# Bathing



## RobertandAndrea (Mar 24, 2013)

How old do our chicks need to be before we start bathing them? How often do I need to bathe them? And what is the proper way to bathe them? We are newbies and trying to learn all that we can.


----------



## twentynine (Jul 11, 2012)

Gee, what are you doing with your chickens? Do they live in the house?

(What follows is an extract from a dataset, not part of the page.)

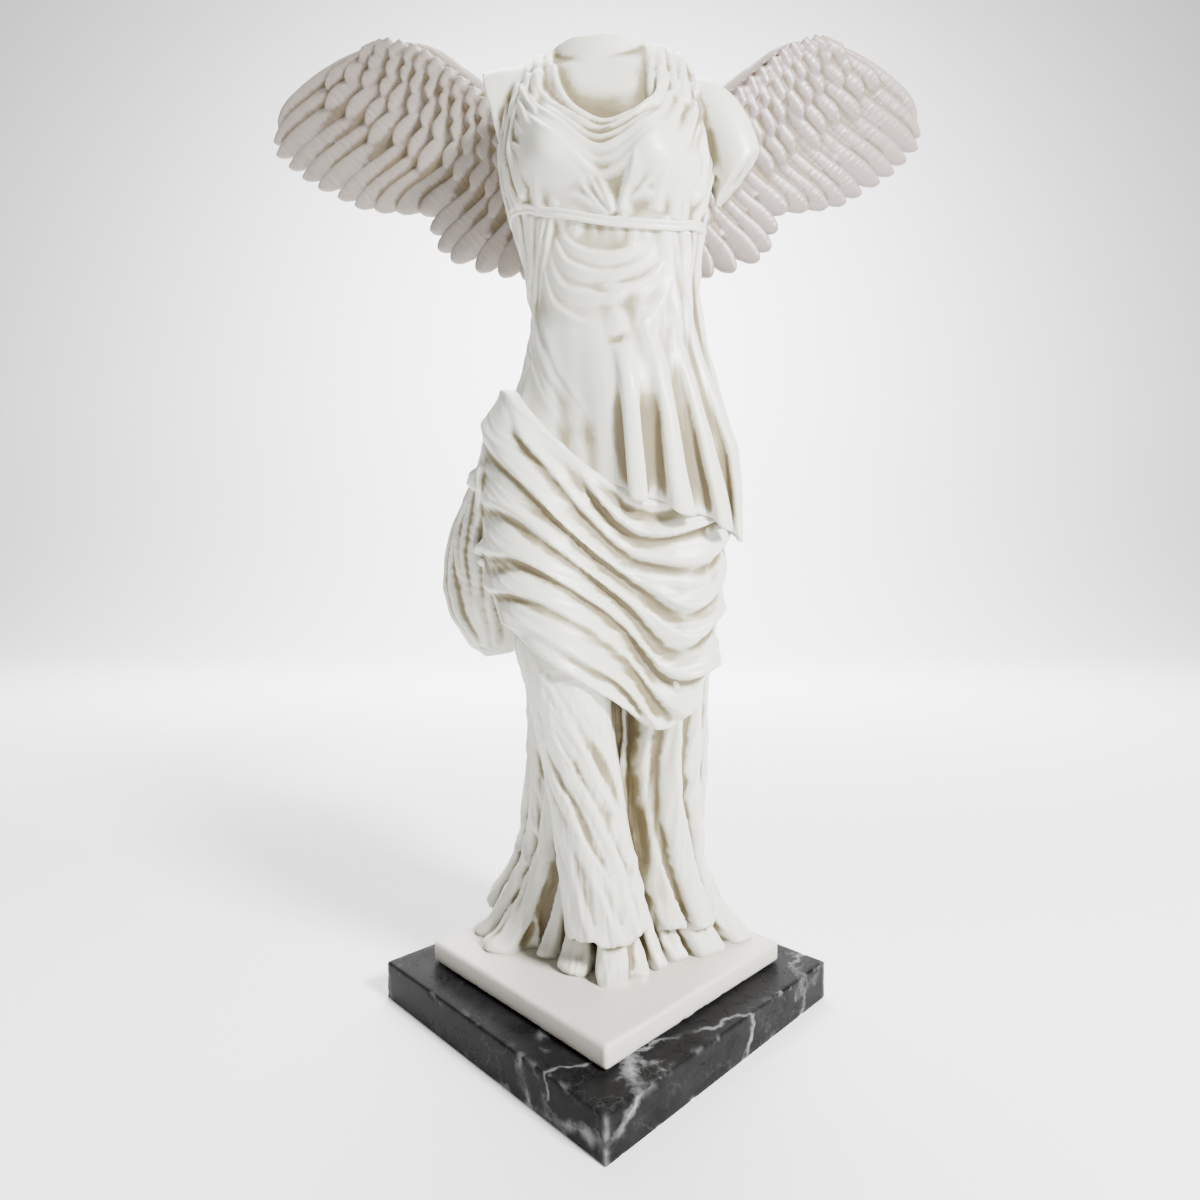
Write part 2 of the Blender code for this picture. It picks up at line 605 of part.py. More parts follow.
def feather_row(side, count, shift, start, stop, width, thickness, lift):
    """A row of feathers side by side along a wing, between two shares of the way to its edge."""
    made = []
    for k in range(count):
        curve = wing_curve(min((k + shift) / FLIGHT_FEATHERS, 1.0), side)
        end = stop * (1 + 0.08 * math.sin(k * 2.3 + shift * 5 + side)) if stop < 1 else stop
        made.append(feather(curve, start, end, width, thickness, lift, side))
    return made


def membrane(side):
    """The thin middle of a wing, which closes the gaps between its feathers."""
    across, down = 26, 10
    curves = [wing_curve(i / (across - 1), side) for i in range(across)]
    sheet = [curve(0.75 * j / (down - 1)) for j in range(down) for curve in curves]
    front, back = (
        [(side * out, wing_depth(out, height) + shift, height) for out, height in sheet]
        for shift in (-1.6, 2.4)
    )
    return shell(front, back, across, down)


def wing(side):
    """The bodies of one wing: its arm, its flight feathers and the rows of shorter ones over them."""
    arm = [
        (side * out, wing_depth(out, height) + 1.0, height, radius, radius * 0.9, radius * 0.9)
        for (out, height), radius in zip(WING_ARM, WING_ARM_RADII)
    ]
    bodies = [loft(arm, around=16, rings=24), membrane(side)]
    bodies += feather_row(side, FLIGHT_FEATHERS + 1, 0.0, 0.0, 1.0, 6.9, 2.4, 0.0)
    for shift, start, stop, width, thickness, lift in COVERTS:
        for face in (1, -1):
            bodies += feather_row(side, FLIGHT_FEATHERS, shift, start, stop, width, thickness, face * lift)
    return bodies


def chest_folds():
    """The folds of the bodice: neckline, sides and belt, and three across between the breasts."""
    folds = []
    for drop, height in ((0.5, 1.3), (4.0, 1.6), (8.0, 1.5), (13.0, 1.3), (19.0, 0.9)):
        half = [(24, 326 - drop), (44 + drop * 0.7, 338 - drop * 0.6), (58 + drop, 348)]
        guide = [*reversed(mirrored(half)), (0, 320 - drop), *half]
        folds.append(Fold(guide, 2.6, height, 0.03, 0.03, 1.2))
    for turn in (list, mirrored):
        near = [(-62, 348), (-66, 330), (-60, 308), (-50, 289)]
        far = [(-92, 350), (-92, 330), (-86, 308), (-80, 289)]
        folds += bundle(turn(near), turn(far), 6, 2.6, 1.6, fade_out=0.1)
        near, far = [(-58, 290), (-52, 300), (-44, 310)], [(-10, 289), (-14, 298), (-20, 306)]
        folds += bundle(turn(near), turn(far), 7, 2.2, 1.5, fade_out=0.7, shortest=6)
    across = ([(-48, 338), (-24, 316), (0, 302), (22, 292)], [(-40, 326), (-20, 308), (-2, 298), (10, 290)])
    return folds + bundle(*across, 3, 2.6, 1.3, fade_in=0.1, fade_out=0.2)


def lower_folds():
    """The folds below the belt: flanks, belly, left hip, shin and the two sides of the mantle's apron."""
    folds = []
    for turn in (list, mirrored):
        flank = ([(-100, 284), (-98, 250), (-104, 220)], [(-44, 284), (-52, 258), (-66, 232)])
        belly = ([(-34, 284), (-42, 268), (-56, 250)], [(-6, 284), (-8, 272), (-14, 258)])
        folds += bundle(turn(flank[0]), turn(flank[1]), 8, 2.6, 1.5, shortest=6)
        folds += bundle(turn(belly[0]), turn(belly[1]), 5, 2.4, 1.3, fade_out=0.6, shortest=5)
    hip = ([(34, 250), (30, 226), (20, 204)], [(84, 244), (82, 212), (74, 188)])
    shin = ([(-26, 140), (-16, 118), (-4, 92), (4, 62)], [(-48, 140), (-42, 112), (-36, 80), (-22, 52)])
    right_apron = (
        [(-84, 200), (-54, 190), (-20, 176), (14, 162)],
        [(-86, 176), (-60, 160), (-32, 144), (4, 128)],
    )
    left_apron = (
        [(88, 202), (58, 190), (36, 176), (12, 168)],
        [(90, 186), (68, 160), (52, 138), (30, 120)],
    )
    folds += bundle(*hip, 6, 3.2, 2.0, fade_in=0.4, fade_out=0.02)
    folds += bundle(*shin, 5, 2.6, 1.3, fade_in=0.3, fade_out=0.2)
    folds += bundle(*right_apron, 5, 5.0, 3.0, fade_in=0.02)
    folds += bundle(*left_apron, 5, 5.0, 3.0, fade_in=0.02)
    navel = Fold([(4, 248), (4, 244), (4, 240)], 5.4, -2.2, 0.3, 0.3, 2.4)
    midline = Fold([(5, 275), (5, 262), (4, 250)], 5.0, -0.9, 0.3, 0.3, 2.0)
    return folds + [navel, midline]


def clear_scene():
    """Removes what the file opened with."""
    for item in list(bpy.data.objects):
        bpy.data.objects.remove(item)


def collection(name):
    """A new collection in the scene."""
    made = bpy.data.collections.new(name)
    bpy.context.scene.collection.children.link(made)
    return made


def material(name, colour, roughness):
    """A plain shader in one colour."""
    made = bpy.data.materials.new(name)
    made.use_nodes = True
    shader = made.node_tree.nodes["Principled BSDF"]
    shader.inputs["Base Color"].default_value = (*colour, 1.0)
    shader.inputs["Roughness"].default_value = roughness
    shader.inputs["Metallic"].default_value = 0.0
    return made


def mesh_object(name, points, faces, group):
    """An object from points in millimetres and their faces."""
    mesh = bpy.data.meshes.new(name)
    mesh.from_pydata((points * METRES).tolist(), [], faces)
    mesh.validate()
    made = bpy.data.objects.new(name, mesh)
    group.objects.link(made)
    return made


def mesh_arrays(mesh):
    """A mesh's points in millimetres, its normals and its faces."""
    points = np.empty(len(mesh.vertices) * 3, np.float32)
    mesh.vertices.foreach_get("co", points)
    normals = np.empty(len(mesh.vertices) * 3, np.float32)
    mesh.vertices.foreach_get("normal", normals)
    faces = [tuple(face.vertices) for face in mesh.polygons]
    return points.reshape(-1, 3) / METRES, normals.reshape(-1, 3), faces


def apply_modifiers(item):
    """Puts the item's evaluated mesh in place of its own."""
    graph = bpy.context.evaluated_depsgraph_get()
    mesh = bpy.data.meshes.new_from_object(item.evaluated_get(graph))
    item.modifiers.clear()
    item.data = mesh


def largest_island(mesh):
    """Leaves only the mesh's largest connected part."""
    work = bmesh.new()
    work.from_mesh(mesh)
    unseen = set(work.verts)
    islands = []
    while unseen:
        stack = [unseen.pop()]
        island = []
        while stack:
            vert = stack.pop()
            island.append(vert)
            found = {edge.other_vert(vert) for edge in vert.link_edges} & unseen
            unseen -= found
            stack += found
        islands.append(island)
    islands.sort(key=len)
    small = [vert for island in islands[:-1] for vert in island]
    bmesh.ops.delete(work, geom=small, context="VERTS")
    work.to_mesh(mesh)
    work.free()


def fuse(item):
    """Makes one closed skin of the item's overlapping bodies."""
    remesh = item.modifiers.new("fused", "REMESH")
    remesh.mode = "VOXEL"
    remesh.voxel_size = VOXEL * METRES
    soften = item.modifiers.new("softened", "SMOOTH")
    soften.factor = 0.5
    soften.iterations = 2
    apply_modifiers(item)
    largest_island(item.data)


def carve(item, folds, skin=None):
    """Raises folds on the item's surface, along guides on that surface or on another."""
    points, normals, faces = mesh_arrays(item.data)
    moved = raise_folds(points, normals, folds, skin or Skin(points, faces))
    item.data.vertices.foreach_set("co", (moved * METRES).astype(np.float32).ravel())
    item.data.update()


def square_block(name, side, low, high, bevel, group):
    """A square block with its corners on the X and Y axes and its edges eased."""
    place = (0, 0, (low + high) / 2 * METRES)
    bpy.ops.mesh.primitive_cube_add(size=1.0, location=place, rotation=(0, 0, DIAGONAL_TURN))
    made = bpy.context.active_object
    made.name = name
    made.scale = (side * METRES, side * METRES, (high - low) * METRES)
    bpy.ops.object.transform_apply(location=False, rotation=False, scale=True)
    for owner in list(made.users_collection):
        owner.objects.unlink(made)
    group.objects.link(made)
    eased = made.modifiers.new("eased_edges", "BEVEL")
    eased.width = bevel * METRES
    eased.segments = 2
    eased.limit_method = "ANGLE"
    return made


def statue(group, helpers):
    """The cast: figure, wings and slab in one."""
    random.seed(SEED)
    bare = bare_bodies()
    skin, chest = Skin(*joined(bare)), Skin(*bare[0])
    clothes = upper_clothes(skin, chest) + mantle(skin) + skirt_folds(skin)
    points, faces = joined(bare + clothes + wing(-1) + wing(1))
    points[:, 2] = np.maximum(points[:, 2], SLAB_TOP - SUNK)
    cast = mesh_object("winged_statue", points, faces, group)
    fuse(cast)
    carve(cast, chest_folds(), chest)
    carve(cast, lower_folds())
    facets = cast.modifiers.new("facets", "DECIMATE")
    facets.ratio = STATUE_TRIANGLES / (2 * len(cast.data.polygons))
    facets.use_collapse_triangulate = True
    slab = square_block("slab_block", SLAB_SIDE, SLAB_FOOT, SLAB_TOP, SLAB_BEVEL, helpers)
    slab.hide_render = True
    slab.display_type = "WIRE"
    union = cast.modifiers.new("slab", "BOOLEAN")
    union.operation = "UNION"
    union.object = slab
    cast.data.materials.append(material("cast_marble", (0.82, 0.80, 0.73), 0.38))


def black_base(group):
    """The block of black marble under the cast."""
    base = square_block("black_marble_base", BASE_SIDE, 0.0, BASE_HEIGHT, BASE_BEVEL, group)
    base.data.materials.append(material("black_marble", (0.03, 0.03, 0.032), 0.3))


def main():
    """Builds the statuette."""
    clear_scene()
    parts = collection("winged_marble_statuette")
    helpers = collection("helpers")
    black_base(parts)
    statue(parts, helpers)


main()
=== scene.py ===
"""The looks of a winged marble statuette on its base of black marble.

The figure, its wings and its slab are one pale cast. Here it is made of finer pieces that keep the form of
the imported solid: the draped torso, the belt, the mantle round the hips, the skirt with the legs, two wings
and the slab. Lengths are in millimetres until a mesh is made. Places on the figure are written in three
ways. ROUND gives an angle round AXIS, with 0 at the front, 90 at +X and 180 at the back, and a height.
FRONT and BACK give x and a height, as seen from there.
"""

import itertools
import logging
import math
import random
from dataclasses import dataclass
from enum import Enum
from typing import Sequence

import bpy
import numpy as np
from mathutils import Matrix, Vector
from mathutils.bvhtree import BVHTree


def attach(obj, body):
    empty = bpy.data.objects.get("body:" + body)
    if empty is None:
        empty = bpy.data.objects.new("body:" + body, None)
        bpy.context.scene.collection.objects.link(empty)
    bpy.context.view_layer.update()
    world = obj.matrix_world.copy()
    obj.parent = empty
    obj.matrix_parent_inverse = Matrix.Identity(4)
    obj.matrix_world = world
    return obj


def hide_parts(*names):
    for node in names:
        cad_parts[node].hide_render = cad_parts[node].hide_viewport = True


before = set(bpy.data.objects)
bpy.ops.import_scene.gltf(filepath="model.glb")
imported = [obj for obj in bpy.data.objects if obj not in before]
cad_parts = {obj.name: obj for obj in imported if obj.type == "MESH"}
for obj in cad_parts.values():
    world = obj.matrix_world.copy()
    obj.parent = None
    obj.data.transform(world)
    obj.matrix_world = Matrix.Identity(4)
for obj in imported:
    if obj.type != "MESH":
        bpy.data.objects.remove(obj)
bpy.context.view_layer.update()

logging.basicConfig(level=logging.INFO, format="%(message)s")
log = logging.getLogger("statuette")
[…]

If they are not in the house with you guys, they will be happy to be numbered in the ranks of the great unwashed.


----------



## KeyMan (Jun 26, 2012)

Only chicken bathing I ever heard of was pasty butt or egg bound hen. Maybe feather legged show chickens.


----------



## 7chicks (Jun 29, 2012)

Guess I never washed mine unless there is a problem and that has been as they were adults. A couple times bath was to help with egg-binding and now to help with prolapsed cloaca.


----------



## Sundancers (Jun 20, 2012)

My chickens like to take a "dust bath" where they seek out a mellow spot of earth and give themselves a good dusting. (but no bubble baths for mine )


----------



## HomeSkillet (Mar 1, 2013)

I have fantasized about a walk through foot wash and dry that I could rig up before they go into the nesting box........


----------



## Mamachickof14 (Aug 28, 2012)

No washing my hens! They like dusting tho" Jen


----------



## RobertandAndrea (Mar 24, 2013)

The reason that I asked what now seems like a silly question, is because I had read some where that bathing your baby chicks is a great way to bond with them. But now I feel really stupid! Lol!


----------



## 7chicks (Jun 29, 2012)

Well, it might be a fast way to make them run away every time they hear the sound of water or see you!  Lots of info out there and the only way to find out what works and what doesn't, is to ask. When Chloe was so ill from being egg bound, she didn't mind the bath. Went right to sleep on me actually. However, trying to bathe her yesterday to clean her bum to deal with the prolapse - she lasted 5 minutes and she was done! Didn't want anything to do with that bath so I had to hold her in. Sorry Chloe. A mom's gotta do, what a mom's gotta do if its what's best for the kids.


----------



## Sundancers (Jun 20, 2012)

RobertandAndrea said:


> The reason that I asked what now seems like a silly question, is because I had read some where that bathing your baby chicks is a great way to bond with them. But now I feel really stupid! Lol!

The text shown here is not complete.